_WHAT YOU SHOULD DO_
Pull out every line containing the string "scene".

_PROVIDED MATERIAL_
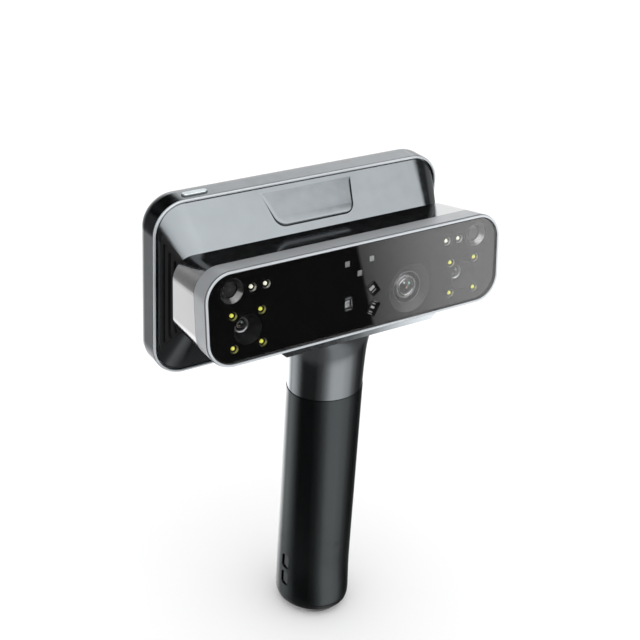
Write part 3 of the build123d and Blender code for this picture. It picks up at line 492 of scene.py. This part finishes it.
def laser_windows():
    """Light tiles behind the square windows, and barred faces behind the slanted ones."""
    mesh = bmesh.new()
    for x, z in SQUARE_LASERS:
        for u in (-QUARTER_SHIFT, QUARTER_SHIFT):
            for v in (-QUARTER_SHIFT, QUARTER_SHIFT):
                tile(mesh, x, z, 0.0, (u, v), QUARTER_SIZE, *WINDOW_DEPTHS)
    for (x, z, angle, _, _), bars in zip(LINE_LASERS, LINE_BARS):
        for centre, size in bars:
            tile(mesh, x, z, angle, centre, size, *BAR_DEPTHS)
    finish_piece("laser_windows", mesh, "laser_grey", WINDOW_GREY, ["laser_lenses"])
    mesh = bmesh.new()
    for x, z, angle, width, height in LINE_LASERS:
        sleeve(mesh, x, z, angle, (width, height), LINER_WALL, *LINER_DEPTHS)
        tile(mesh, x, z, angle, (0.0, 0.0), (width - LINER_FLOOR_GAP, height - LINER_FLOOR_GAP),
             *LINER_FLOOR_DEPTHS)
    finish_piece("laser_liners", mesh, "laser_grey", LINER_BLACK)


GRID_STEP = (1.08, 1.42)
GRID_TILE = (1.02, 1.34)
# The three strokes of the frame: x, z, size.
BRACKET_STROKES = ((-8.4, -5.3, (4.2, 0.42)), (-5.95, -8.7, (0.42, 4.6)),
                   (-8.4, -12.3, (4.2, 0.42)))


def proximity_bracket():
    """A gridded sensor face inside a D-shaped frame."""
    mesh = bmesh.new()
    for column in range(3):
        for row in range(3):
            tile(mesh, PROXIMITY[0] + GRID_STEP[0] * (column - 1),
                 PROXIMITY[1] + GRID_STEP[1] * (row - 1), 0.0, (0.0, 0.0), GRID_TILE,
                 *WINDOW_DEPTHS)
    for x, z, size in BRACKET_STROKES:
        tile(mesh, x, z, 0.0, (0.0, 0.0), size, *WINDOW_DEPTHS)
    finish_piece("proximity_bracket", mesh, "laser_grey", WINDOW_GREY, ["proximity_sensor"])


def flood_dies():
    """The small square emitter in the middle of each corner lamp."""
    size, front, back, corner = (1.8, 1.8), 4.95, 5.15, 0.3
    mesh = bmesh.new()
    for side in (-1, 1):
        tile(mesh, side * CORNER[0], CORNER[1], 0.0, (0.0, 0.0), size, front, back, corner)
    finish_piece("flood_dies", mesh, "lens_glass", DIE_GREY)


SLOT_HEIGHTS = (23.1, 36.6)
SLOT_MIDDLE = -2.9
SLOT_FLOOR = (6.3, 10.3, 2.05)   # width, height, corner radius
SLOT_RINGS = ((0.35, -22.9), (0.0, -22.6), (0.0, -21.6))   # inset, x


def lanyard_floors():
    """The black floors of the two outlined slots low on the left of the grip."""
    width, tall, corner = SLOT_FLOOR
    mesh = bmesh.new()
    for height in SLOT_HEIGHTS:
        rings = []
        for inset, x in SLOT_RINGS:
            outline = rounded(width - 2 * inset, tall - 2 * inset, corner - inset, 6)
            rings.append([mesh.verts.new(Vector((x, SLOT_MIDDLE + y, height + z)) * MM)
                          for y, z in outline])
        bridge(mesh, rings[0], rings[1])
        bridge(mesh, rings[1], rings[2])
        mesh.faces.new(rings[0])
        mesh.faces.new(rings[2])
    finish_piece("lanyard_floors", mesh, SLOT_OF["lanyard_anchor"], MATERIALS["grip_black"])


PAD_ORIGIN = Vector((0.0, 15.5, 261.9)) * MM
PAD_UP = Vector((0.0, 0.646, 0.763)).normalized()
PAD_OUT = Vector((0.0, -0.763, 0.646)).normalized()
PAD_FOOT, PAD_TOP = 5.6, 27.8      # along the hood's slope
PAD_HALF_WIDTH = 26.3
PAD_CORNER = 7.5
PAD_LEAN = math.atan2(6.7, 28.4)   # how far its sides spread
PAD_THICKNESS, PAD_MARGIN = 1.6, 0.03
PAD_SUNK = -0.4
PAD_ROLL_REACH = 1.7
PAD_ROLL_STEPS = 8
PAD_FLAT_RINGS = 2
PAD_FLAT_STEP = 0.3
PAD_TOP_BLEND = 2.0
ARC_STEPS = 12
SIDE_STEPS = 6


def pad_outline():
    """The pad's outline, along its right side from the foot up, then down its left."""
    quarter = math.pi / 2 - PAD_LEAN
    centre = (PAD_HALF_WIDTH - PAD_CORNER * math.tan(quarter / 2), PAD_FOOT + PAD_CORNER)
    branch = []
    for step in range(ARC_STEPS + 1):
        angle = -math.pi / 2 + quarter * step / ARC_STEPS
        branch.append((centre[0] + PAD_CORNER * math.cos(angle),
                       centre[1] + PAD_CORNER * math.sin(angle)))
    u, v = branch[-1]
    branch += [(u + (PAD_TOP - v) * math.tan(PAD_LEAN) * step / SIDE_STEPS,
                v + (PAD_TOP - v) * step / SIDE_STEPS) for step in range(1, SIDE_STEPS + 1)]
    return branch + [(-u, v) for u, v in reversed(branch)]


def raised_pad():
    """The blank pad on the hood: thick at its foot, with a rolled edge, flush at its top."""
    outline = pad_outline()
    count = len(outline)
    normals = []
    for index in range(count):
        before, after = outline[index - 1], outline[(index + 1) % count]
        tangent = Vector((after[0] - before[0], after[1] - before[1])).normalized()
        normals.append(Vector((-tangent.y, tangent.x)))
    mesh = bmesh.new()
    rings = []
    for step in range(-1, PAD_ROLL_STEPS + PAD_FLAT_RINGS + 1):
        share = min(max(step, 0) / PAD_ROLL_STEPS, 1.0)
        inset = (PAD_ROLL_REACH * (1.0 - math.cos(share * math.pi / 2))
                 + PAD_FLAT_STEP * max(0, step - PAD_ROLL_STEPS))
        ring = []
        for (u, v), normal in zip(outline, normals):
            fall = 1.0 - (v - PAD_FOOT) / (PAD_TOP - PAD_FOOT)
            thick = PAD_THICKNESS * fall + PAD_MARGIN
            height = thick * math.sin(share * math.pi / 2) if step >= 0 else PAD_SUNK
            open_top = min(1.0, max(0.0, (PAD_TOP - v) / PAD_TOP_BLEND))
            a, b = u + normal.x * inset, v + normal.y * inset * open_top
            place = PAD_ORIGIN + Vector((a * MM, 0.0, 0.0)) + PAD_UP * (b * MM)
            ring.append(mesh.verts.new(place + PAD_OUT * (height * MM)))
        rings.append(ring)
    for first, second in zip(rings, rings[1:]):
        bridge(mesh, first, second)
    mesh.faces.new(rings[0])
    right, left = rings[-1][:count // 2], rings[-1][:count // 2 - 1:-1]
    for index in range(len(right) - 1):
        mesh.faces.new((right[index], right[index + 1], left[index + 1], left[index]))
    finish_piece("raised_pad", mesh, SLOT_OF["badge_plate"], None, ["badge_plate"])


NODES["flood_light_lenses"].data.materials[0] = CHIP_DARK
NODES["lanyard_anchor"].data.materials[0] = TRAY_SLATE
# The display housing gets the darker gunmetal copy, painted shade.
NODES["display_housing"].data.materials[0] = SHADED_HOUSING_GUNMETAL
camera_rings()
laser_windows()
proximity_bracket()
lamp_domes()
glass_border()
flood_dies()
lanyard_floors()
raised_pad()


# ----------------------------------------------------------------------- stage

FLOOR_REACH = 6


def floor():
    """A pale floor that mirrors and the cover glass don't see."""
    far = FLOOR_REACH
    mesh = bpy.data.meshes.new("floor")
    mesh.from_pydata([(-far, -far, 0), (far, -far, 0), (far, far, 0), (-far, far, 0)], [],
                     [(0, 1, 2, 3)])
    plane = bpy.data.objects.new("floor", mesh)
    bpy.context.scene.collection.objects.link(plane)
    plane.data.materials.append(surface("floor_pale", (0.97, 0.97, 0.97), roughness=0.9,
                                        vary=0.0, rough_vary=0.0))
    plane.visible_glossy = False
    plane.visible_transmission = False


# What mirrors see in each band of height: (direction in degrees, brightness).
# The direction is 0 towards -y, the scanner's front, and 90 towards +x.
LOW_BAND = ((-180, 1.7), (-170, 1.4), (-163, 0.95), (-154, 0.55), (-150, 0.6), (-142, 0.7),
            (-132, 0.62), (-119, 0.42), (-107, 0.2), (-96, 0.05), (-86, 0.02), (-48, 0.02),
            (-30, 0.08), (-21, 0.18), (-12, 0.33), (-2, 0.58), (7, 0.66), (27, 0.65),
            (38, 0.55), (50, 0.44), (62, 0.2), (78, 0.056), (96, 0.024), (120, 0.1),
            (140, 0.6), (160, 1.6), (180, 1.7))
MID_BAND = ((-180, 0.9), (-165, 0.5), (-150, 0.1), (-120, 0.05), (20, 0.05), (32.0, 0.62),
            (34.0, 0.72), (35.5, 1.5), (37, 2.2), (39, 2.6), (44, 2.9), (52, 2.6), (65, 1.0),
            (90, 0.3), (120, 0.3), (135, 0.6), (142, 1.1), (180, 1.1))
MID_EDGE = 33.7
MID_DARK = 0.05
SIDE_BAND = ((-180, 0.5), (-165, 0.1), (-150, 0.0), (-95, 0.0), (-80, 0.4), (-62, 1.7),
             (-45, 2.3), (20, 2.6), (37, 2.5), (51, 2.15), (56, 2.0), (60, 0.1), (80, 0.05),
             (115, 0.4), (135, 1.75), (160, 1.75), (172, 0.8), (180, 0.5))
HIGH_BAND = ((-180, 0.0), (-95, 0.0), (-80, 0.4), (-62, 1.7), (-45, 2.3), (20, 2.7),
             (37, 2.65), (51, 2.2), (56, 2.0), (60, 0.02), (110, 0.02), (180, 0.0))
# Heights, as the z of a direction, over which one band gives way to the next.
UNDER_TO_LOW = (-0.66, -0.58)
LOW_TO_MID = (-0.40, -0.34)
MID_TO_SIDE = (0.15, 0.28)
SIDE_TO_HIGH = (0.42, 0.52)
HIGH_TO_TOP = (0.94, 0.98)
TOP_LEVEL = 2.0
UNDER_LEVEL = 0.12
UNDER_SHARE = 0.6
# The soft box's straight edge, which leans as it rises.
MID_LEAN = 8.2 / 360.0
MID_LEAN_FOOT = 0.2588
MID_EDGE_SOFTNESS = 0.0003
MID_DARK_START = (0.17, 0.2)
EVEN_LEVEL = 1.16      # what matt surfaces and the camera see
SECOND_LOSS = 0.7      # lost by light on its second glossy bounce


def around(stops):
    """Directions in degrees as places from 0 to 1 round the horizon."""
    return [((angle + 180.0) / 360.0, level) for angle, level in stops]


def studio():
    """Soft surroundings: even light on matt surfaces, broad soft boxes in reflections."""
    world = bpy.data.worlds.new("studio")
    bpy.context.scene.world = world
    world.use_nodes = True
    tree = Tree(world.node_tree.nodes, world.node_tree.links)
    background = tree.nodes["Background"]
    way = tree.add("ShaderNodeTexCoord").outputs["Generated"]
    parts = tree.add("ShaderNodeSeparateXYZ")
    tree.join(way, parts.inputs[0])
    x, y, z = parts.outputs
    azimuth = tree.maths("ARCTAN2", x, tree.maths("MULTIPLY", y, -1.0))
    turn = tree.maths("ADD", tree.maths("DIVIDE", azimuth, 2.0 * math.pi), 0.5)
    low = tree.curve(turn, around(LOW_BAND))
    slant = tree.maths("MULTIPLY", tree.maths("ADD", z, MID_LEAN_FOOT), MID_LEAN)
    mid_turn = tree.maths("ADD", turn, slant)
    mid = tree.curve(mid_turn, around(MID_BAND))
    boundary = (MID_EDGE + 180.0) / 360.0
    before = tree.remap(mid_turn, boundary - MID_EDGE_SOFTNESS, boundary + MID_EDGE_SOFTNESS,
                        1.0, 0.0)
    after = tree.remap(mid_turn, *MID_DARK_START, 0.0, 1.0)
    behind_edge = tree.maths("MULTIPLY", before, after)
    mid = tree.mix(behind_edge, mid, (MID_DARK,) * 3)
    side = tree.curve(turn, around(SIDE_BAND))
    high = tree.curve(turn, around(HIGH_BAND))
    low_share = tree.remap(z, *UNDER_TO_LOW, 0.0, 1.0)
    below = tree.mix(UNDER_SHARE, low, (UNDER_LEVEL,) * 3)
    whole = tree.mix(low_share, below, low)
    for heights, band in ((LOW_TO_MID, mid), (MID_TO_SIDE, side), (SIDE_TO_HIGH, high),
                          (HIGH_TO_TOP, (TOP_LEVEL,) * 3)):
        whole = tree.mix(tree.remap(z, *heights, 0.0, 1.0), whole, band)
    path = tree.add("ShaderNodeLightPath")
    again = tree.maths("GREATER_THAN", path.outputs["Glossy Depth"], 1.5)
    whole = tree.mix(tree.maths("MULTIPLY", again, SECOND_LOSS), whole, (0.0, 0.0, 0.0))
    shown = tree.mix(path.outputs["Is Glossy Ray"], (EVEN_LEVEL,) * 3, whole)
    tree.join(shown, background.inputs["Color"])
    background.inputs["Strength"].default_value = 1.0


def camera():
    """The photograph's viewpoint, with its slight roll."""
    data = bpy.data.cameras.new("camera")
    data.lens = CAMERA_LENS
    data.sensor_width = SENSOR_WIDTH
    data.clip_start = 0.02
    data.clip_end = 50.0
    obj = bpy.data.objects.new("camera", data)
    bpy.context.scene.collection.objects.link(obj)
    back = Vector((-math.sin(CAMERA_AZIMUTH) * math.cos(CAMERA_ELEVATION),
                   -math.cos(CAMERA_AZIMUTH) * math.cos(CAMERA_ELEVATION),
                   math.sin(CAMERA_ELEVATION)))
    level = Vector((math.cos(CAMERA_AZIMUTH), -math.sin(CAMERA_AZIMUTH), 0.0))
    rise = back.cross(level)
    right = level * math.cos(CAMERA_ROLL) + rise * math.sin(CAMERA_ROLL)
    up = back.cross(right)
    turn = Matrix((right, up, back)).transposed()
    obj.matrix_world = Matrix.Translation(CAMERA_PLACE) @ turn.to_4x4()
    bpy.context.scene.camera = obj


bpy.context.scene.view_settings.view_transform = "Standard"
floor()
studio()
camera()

_OUTPUT_
Write part 3 of the build123d and Blender code for this picture. It picks up at line 492 of scene.py. This part finishes it.
    bpy.context.scene.collection.objects.link(plane)
    bpy.context.scene.world = world
    bpy.context.scene.collection.objects.link(obj)
    bpy.context.scene.camera = obj
bpy.context.scene.view_settings.view_transform = "Standard"